Reflecting on loss in OUR FRIEND

Updated: Jul 5

Many of us wouldn't know that cancer was first diagnosed as early as 1775. Mistaken as a 20th century illness, due to the advances of scientific treatments, cancer of the scrotum used to be a common disease among chimney sweeps 200 years ago. It's an 'all too close to home' topic for millions of people around the world now, and film makers have expanded in the details on screen of a loved one suffering. 'OUR FRIEND' is a movie by female director Gabriela Cowperthwaite recently unveiled on Amazon Prime. Following a true story with interjected time periods, the movie reviews a families struggle, and a friend's immense support, coming to terms with the end result of a terminal illness.

Peaks 👍

This picture requires congratulations for it's disjointed narrative. Based on a book The Friend: Love is Not a Big Enough Word, there is something gripping about rewinding a human's story before they became ill. You're thrown into Nicole (Dakota Johnson) and Matthew's (Casey Affleck) lives on the eve of them addressing their two young daughters of their mothers soon to be death. It's a simple tale, one that throws you the end scene with confusion within the opening five minutes. Cowperthwaite then goes on to direct the protagonists paths carefully, giving you splashes of past memories, in a similar fashion to popular TV Drama This Is Us.
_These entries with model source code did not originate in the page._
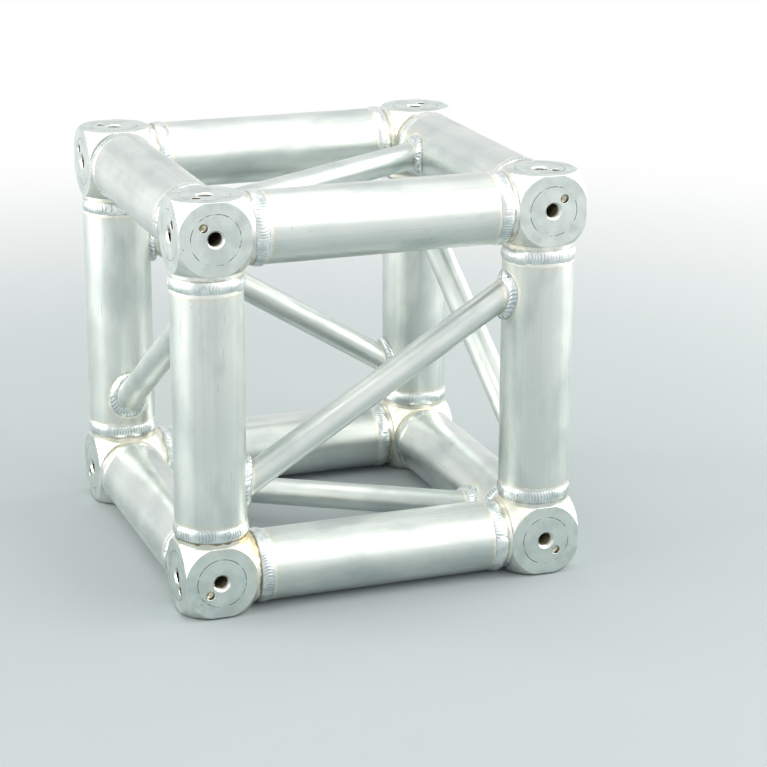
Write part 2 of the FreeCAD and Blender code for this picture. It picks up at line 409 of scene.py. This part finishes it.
def turned_block_aluminium(name):
    """Aluminium block, ball-turned and faced: bright turned corners, grey satin flats with fine facing
    rings and a broken dark witness ring, a brown line and warm tint towards the welds, pin holes with a
    painted warm reflection, and bolt holes in painted shade."""
    material, tree, shader, place = new_metal(name)
    folded = add_node(tree, "VectorMath", place, operation="ABSOLUTE")
    # outwards from the block's own centre
    local = add_node(tree, "VectorMath", folded, (HALF,) * 3, operation="SUBTRACT")
    reach = [add_node(tree, "SeparateXYZ", local, output=axis) for axis in range(3)]
    on_flat, from_bolt, in_bolt, in_pin = flats_and_holes(tree, local, reach)
    dirt = add_node(tree, "TexNoise", place, sockets={"Scale": 1 / (6 * MM), "Detail": 4.0})
    blotches = add_node(tree, "TexNoise", place, sockets={"Scale": 1 / (16 * MM), "Detail": 4.0})
    smudges = add_node(tree, "TexNoise", place,
                       sockets={"Scale": 1 / (24 * MM), "Detail": 6.0, "Roughness": 0.7})
    cells = add_node(tree, "TexVoronoi", place, sockets={"Scale": 1 / (11 * MM)}, output="Distance")
    # the facing tool's rings, drawn coarser than its real feed so that they show
    rings = add_node(tree, "TexNoise", noise_dimensions="1D",
                     sockets={"W": from_bolt, "Scale": 1 / (1.1 * MM), "Detail": 2.0})

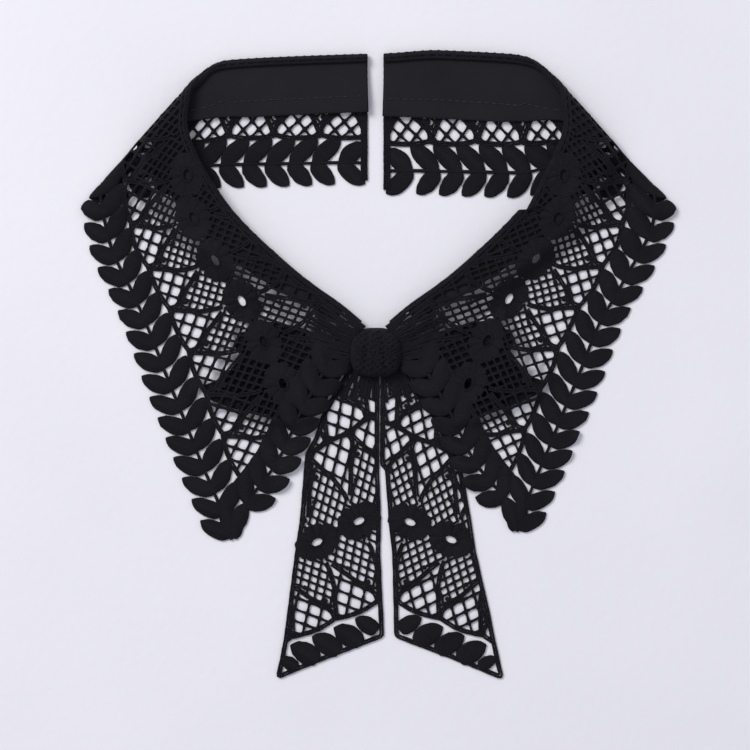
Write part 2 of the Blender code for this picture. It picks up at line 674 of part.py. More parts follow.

Dakota Johnson is the marmite of actresses towards audiences, often portraying timid mannerisms in powerful drama's. But she shines as the comforting mother; and giggling wife; ultimately transforming into a harrowingly mental patient in her final days. The 31 years old expresses her technique for playing multifaceted roles in this outstanding performance. Jason Segal is also known for uplifting serious storylines with his sarcastic eye brows and sweet demean; previously starring in I love you man, This is 40 and Forgetting Sarah Marshall. Moving alongside this couples life, as the single godfather, the film sparkles in it's efforts to touch upon depression and loneliness towards adult males. Still a facetious subject for many, it's an honourable aspect of the director's creativity that should tackle conversations around this topic in society.

The fact this title was adapted from a well deserving book means there's already detail to work with, which is shown in the camera work and script lines surrounding the illness. You are drawn into Nicole's thin frame, her yellow pupils, her grey vomit during the night. Lines such as, "Like somebody dipped a paintbrush in cancer and flicked it around her abdomen" have been taken as true words from the doctor from the book; making it an all round chilling reflection to understand as an audience member.


Pits 👎

Casey Affleck tends to play very similar roles in his catalogue of American titles. Always leaning towards a character dealing with grief, his emotional quick out bursts of anger makes his acting quite predictable in recent films. He tends to portray a dishevelled and drained body, fitting towards the emotion. But he comes across rather lifeless and less moving as Matthew in Our Friend. I think casting an actor who would have moulded to the role with a bit more energy in the early years of their relationship may have rounded off the journey between the two lovers.


There are some well choreographed moments of rage, revenge, and dismissal that made this a beautiful drama. It's brutally depicting the end of life, our ways of seeing the world. What we want to cling onto, and not turn into, all at the same time. All in all, the director focuses on the importance of companionship, and how friends balance their emotions on a seesaw. We watch the strongest as they support their closest allies, only for them to be lifted up in the end when all else has crashed.